----- DATA IN THIS EXERCISE
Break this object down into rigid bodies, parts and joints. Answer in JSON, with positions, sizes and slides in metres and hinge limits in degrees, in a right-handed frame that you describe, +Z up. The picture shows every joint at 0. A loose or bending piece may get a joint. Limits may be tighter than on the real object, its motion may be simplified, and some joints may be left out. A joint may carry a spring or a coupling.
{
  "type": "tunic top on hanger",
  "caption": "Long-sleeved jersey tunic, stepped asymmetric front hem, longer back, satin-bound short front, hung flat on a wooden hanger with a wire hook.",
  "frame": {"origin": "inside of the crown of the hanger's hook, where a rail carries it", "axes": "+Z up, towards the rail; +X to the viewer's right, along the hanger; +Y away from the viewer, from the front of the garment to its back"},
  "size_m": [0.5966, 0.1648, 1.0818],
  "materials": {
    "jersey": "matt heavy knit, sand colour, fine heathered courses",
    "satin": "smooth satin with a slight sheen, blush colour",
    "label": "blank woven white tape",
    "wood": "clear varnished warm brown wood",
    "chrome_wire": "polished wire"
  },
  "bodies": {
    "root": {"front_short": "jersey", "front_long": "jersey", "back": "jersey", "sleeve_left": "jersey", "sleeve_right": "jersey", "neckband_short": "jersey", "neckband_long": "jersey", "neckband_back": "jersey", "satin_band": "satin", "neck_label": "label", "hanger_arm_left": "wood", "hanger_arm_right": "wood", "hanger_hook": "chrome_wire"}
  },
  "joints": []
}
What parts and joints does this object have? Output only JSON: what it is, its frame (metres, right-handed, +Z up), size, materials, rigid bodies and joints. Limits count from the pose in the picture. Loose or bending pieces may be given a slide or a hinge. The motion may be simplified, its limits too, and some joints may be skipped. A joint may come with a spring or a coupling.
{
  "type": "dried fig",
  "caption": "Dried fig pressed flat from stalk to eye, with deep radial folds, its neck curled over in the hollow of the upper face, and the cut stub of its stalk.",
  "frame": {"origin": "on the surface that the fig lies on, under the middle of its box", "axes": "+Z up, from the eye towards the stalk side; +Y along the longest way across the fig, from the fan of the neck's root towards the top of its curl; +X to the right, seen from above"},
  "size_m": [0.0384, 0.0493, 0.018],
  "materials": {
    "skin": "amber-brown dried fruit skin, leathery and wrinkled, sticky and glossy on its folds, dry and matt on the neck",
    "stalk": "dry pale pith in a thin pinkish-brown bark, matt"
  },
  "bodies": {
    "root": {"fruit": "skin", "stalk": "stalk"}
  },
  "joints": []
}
----------
----- DATA IN THIS EXERCISE
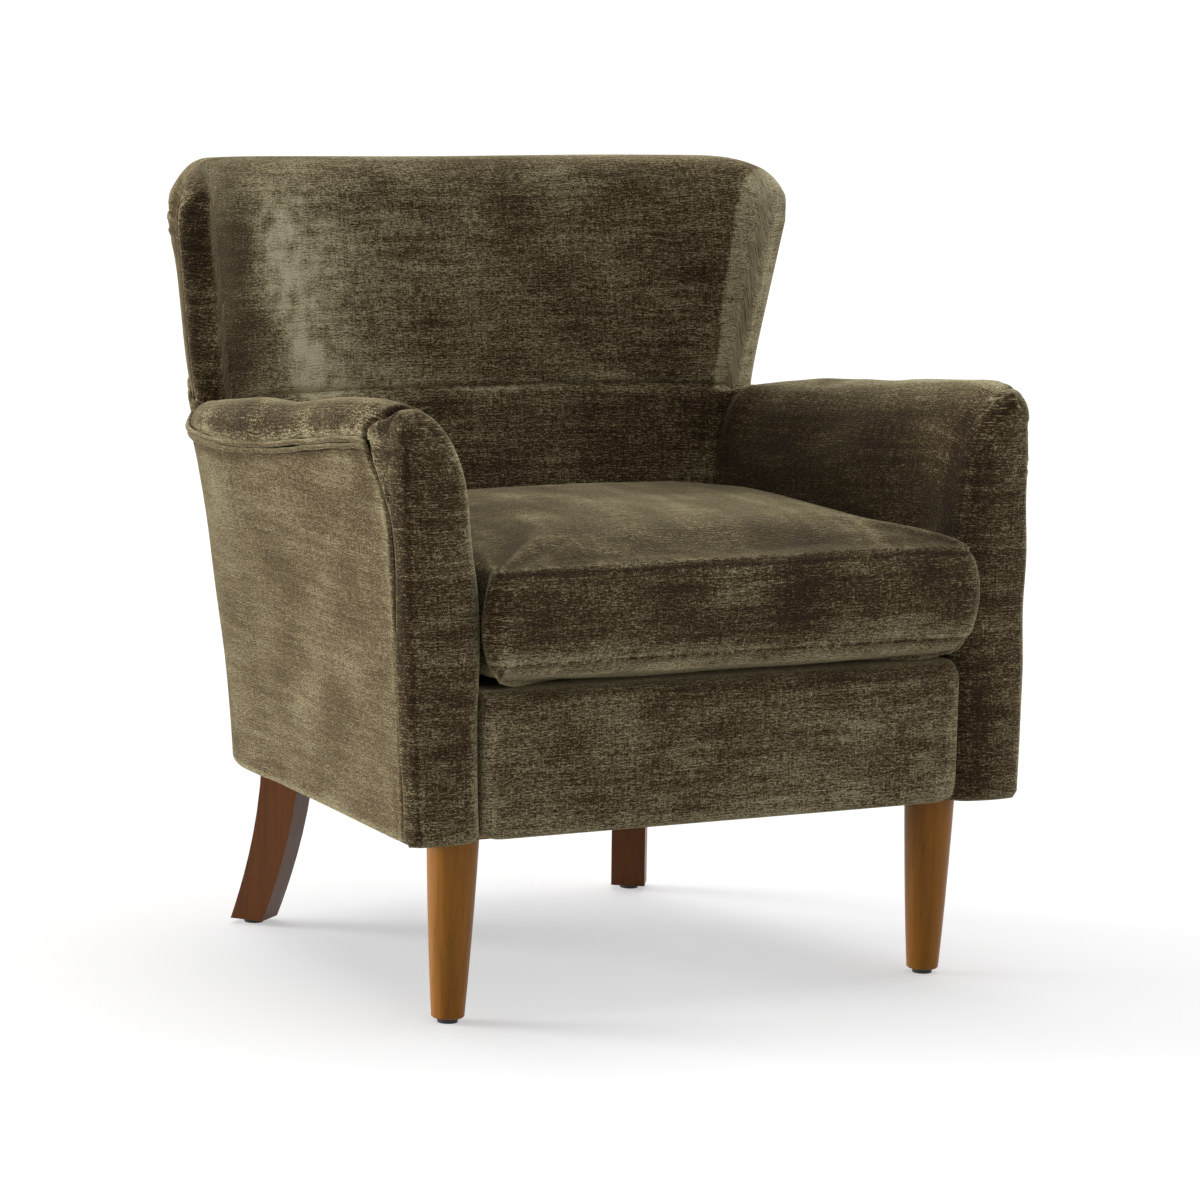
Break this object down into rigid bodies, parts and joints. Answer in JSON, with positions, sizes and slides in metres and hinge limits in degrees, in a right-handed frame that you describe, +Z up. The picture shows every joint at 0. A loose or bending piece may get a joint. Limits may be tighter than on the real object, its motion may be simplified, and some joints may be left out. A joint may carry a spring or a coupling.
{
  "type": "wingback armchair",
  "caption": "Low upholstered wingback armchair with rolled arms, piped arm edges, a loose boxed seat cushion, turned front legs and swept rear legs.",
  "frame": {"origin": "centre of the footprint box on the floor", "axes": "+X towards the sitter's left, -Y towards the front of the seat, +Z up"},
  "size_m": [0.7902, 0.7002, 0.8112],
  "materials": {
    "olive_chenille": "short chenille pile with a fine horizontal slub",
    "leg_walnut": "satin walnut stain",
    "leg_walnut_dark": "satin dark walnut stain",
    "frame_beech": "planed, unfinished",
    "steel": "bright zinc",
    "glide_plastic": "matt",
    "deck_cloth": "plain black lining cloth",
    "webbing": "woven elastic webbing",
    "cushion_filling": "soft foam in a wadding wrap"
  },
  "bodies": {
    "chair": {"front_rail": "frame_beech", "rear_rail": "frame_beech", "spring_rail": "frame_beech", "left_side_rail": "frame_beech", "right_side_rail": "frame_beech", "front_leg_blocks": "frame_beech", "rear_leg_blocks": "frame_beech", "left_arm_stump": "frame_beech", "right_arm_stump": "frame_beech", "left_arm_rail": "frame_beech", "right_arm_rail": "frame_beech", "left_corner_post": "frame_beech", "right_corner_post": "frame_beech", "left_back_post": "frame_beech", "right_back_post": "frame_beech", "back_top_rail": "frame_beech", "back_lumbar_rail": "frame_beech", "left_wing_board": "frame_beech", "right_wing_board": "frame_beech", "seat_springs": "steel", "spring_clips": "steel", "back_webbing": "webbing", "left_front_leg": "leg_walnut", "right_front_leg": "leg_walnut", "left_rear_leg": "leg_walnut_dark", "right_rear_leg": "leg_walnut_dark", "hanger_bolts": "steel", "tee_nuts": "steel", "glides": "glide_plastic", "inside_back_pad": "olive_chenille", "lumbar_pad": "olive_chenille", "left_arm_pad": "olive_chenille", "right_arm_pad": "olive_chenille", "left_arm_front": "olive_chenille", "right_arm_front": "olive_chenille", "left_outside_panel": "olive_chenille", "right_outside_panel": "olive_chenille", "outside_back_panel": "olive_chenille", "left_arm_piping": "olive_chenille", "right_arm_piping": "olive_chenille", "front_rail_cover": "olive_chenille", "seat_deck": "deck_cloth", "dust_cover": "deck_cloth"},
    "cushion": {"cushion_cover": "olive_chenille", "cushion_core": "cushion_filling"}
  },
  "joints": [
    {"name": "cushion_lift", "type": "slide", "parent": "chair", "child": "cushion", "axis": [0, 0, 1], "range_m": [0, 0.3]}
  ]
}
----------
__YOUR INSTRUCTIONS__.
State only the number of lines in these entries that contain "with".

__RESPONSE TO THIS TASK__.
8